***** SOURCE DATA *****

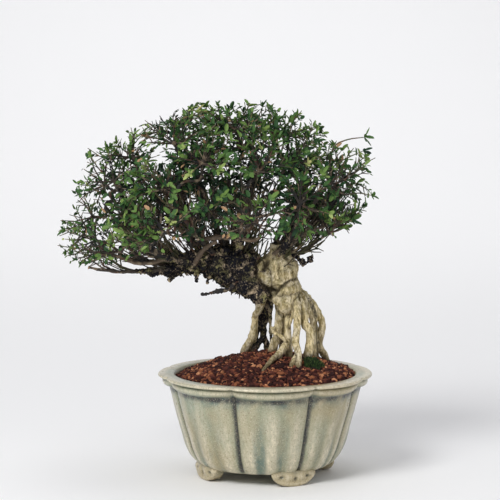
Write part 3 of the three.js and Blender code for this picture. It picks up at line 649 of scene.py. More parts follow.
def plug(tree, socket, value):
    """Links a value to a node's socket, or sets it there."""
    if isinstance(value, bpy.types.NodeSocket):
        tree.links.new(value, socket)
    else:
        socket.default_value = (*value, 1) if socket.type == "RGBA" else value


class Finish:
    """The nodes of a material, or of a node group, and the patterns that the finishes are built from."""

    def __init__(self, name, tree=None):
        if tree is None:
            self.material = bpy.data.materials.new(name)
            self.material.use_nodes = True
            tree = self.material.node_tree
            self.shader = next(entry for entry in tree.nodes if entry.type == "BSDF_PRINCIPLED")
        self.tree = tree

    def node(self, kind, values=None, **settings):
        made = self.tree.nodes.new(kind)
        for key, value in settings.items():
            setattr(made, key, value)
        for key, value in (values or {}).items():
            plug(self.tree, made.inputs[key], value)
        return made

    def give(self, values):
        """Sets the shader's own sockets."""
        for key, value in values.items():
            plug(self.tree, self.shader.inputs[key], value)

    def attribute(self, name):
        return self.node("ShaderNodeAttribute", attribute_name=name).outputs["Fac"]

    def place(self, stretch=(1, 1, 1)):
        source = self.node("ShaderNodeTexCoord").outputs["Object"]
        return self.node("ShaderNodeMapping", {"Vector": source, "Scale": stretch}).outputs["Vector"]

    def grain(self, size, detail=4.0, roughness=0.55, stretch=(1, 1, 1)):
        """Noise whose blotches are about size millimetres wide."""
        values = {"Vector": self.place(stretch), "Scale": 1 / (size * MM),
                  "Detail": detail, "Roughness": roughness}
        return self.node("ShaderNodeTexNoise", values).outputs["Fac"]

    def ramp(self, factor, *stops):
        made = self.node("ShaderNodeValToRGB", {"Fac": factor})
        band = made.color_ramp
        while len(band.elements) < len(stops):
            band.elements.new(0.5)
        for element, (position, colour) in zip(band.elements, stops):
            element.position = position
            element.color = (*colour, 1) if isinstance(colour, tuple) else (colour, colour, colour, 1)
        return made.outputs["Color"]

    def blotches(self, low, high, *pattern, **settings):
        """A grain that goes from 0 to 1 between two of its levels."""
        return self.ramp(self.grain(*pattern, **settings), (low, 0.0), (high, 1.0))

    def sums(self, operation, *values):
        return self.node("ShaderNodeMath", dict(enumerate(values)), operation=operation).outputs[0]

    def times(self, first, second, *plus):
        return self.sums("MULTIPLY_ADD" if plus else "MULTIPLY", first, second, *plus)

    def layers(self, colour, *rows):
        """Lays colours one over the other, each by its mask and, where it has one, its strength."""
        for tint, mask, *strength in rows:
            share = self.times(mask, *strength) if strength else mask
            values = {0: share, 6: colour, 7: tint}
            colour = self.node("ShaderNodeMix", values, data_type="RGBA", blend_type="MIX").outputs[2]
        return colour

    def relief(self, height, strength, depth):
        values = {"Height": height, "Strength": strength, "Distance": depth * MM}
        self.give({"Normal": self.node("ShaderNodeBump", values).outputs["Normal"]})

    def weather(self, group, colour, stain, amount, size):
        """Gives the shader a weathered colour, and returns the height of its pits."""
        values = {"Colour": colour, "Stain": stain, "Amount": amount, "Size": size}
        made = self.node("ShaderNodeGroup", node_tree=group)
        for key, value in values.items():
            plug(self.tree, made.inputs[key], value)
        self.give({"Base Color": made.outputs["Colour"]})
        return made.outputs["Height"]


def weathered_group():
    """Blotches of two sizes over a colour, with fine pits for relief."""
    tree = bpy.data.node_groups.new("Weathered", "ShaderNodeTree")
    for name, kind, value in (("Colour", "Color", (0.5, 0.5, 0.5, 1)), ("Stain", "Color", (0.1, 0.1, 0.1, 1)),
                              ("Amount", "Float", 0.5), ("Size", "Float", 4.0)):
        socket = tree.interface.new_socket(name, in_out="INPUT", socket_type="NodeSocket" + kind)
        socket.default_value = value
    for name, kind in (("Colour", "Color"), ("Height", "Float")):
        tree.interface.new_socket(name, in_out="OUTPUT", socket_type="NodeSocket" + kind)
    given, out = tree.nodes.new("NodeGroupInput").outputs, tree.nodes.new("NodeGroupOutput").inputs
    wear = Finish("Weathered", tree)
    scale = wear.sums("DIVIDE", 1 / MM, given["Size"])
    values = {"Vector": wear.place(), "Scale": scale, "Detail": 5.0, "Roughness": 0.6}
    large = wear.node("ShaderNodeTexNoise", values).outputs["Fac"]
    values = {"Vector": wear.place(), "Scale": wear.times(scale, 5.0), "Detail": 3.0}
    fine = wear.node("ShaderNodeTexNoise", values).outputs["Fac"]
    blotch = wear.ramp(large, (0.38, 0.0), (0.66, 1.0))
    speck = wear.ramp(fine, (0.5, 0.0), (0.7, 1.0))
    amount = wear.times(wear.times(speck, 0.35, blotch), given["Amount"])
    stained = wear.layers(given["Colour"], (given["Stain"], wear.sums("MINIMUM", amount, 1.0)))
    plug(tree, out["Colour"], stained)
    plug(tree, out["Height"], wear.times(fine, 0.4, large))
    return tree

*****

**EXERCISE OBJECTIVE:**
Copy out the whole listing, exactly as written.

**OUTPUT FOR THIS EXERCISE:**
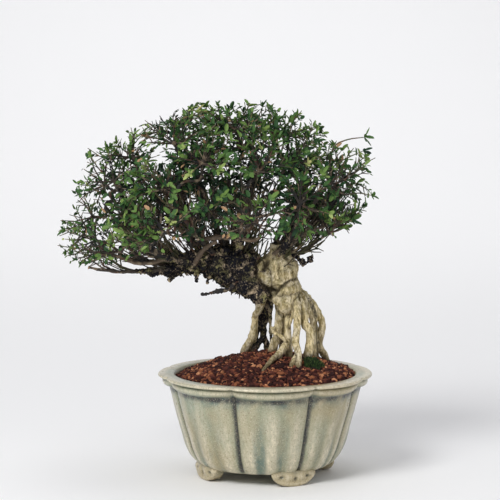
Write part 3 of the three.js and Blender code for this picture. It picks up at line 649 of scene.py. More parts follow.
def plug(tree, socket, value):
    """Links a value to a node's socket, or sets it there."""
    if isinstance(value, bpy.types.NodeSocket):
        tree.links.new(value, socket)
    else:
        socket.default_value = (*value, 1) if socket.type == "RGBA" else value


class Finish:
    """The nodes of a material, or of a node group, and the patterns that the finishes are built from."""

    def __init__(self, name, tree=None):
        if tree is None:
            self.material = bpy.data.materials.new(name)
            self.material.use_nodes = True
            tree = self.material.node_tree
            self.shader = next(entry for entry in tree.nodes if entry.type == "BSDF_PRINCIPLED")
        self.tree = tree

    def node(self, kind, values=None, **settings):
        made = self.tree.nodes.new(kind)
        for key, value in settings.items():
            setattr(made, key, value)
        for key, value in (values or {}).items():
            plug(self.tree, made.inputs[key], value)
        return made

    def give(self, values):
        """Sets the shader's own sockets."""
        for key, value in values.items():
            plug(self.tree, self.shader.inputs[key], value)

    def attribute(self, name):
        return self.node("ShaderNodeAttribute", attribute_name=name).outputs["Fac"]

    def place(self, stretch=(1, 1, 1)):
        source = self.node("ShaderNodeTexCoord").outputs["Object"]
        return self.node("ShaderNodeMapping", {"Vector": source, "Scale": stretch}).outputs["Vector"]

    def grain(self, size, detail=4.0, roughness=0.55, stretch=(1, 1, 1)):
        """Noise whose blotches are about size millimetres wide."""
        values = {"Vector": self.place(stretch), "Scale": 1 / (size * MM),
                  "Detail": detail, "Roughness": roughness}
        return self.node("ShaderNodeTexNoise", values).outputs["Fac"]

    def ramp(self, factor, *stops):
        made = self.node("ShaderNodeValToRGB", {"Fac": factor})
        band = made.color_ramp
        while len(band.elements) < len(stops):
            band.elements.new(0.5)
        for element, (position, colour) in zip(band.elements, stops):
            element.position = position
            element.color = (*colour, 1) if isinstance(colour, tuple) else (colour, colour, colour, 1)
        return made.outputs["Color"]

    def blotches(self, low, high, *pattern, **settings):
        """A grain that goes from 0 to 1 between two of its levels."""
        return self.ramp(self.grain(*pattern, **settings), (low, 0.0), (high, 1.0))

    def sums(self, operation, *values):
        return self.node("ShaderNodeMath", dict(enumerate(values)), operation=operation).outputs[0]

    def times(self, first, second, *plus):
        return self.sums("MULTIPLY_ADD" if plus else "MULTIPLY", first, second, *plus)

    def layers(self, colour, *rows):
        """Lays colours one over the other, each by its mask and, where it has one, its strength."""
        for tint, mask, *strength in rows:
            share = self.times(mask, *strength) if strength else mask
            values = {0: share, 6: colour, 7: tint}
            colour = self.node("ShaderNodeMix", values, data_type="RGBA", blend_type="MIX").outputs[2]
        return colour

    def relief(self, height, strength, depth):
        values = {"Height": height, "Strength": strength, "Distance": depth * MM}
        self.give({"Normal": self.node("ShaderNodeBump", values).outputs["Normal"]})

    def weather(self, group, colour, stain, amount, size):
        """Gives the shader a weathered colour, and returns the height of its pits."""
        values = {"Colour": colour, "Stain": stain, "Amount": amount, "Size": size}
        made = self.node("ShaderNodeGroup", node_tree=group)
        for key, value in values.items():
            plug(self.tree, made.inputs[key], value)
        self.give({"Base Color": made.outputs["Colour"]})
        return made.outputs["Height"]


def weathered_group():
    """Blotches of two sizes over a colour, with fine pits for relief."""
    tree = bpy.data.node_groups.new("Weathered", "ShaderNodeTree")
    for name, kind, value in (("Colour", "Color", (0.5, 0.5, 0.5, 1)), ("Stain", "Color", (0.1, 0.1, 0.1, 1)),
                              ("Amount", "Float", 0.5), ("Size", "Float", 4.0)):
        socket = tree.interface.new_socket(name, in_out="INPUT", socket_type="NodeSocket" + kind)
        socket.default_value = value
    for name, kind in (("Colour", "Color"), ("Height", "Float")):
        tree.interface.new_socket(name, in_out="OUTPUT", socket_type="NodeSocket" + kind)
    given, out = tree.nodes.new("NodeGroupInput").outputs, tree.nodes.new("NodeGroupOutput").inputs
    wear = Finish("Weathered", tree)
    scale = wear.sums("DIVIDE", 1 / MM, given["Size"])
    values = {"Vector": wear.place(), "Scale": scale, "Detail": 5.0, "Roughness": 0.6}
    large = wear.node("ShaderNodeTexNoise", values).outputs["Fac"]
    values = {"Vector": wear.place(), "Scale": wear.times(scale, 5.0), "Detail": 3.0}
    fine = wear.node("ShaderNodeTexNoise", values).outputs["Fac"]
    blotch = wear.ramp(large, (0.38, 0.0), (0.66, 1.0))
    speck = wear.ramp(fine, (0.5, 0.0), (0.7, 1.0))
    amount = wear.times(wear.times(speck, 0.35, blotch), given["Amount"])
    stained = wear.layers(given["Colour"], (given["Stain"], wear.sums("MINIMUM", amount, 1.0)))
    plug(tree, out["Colour"], stained)
    plug(tree, out["Height"], wear.times(fine, 0.4, large))
    return tree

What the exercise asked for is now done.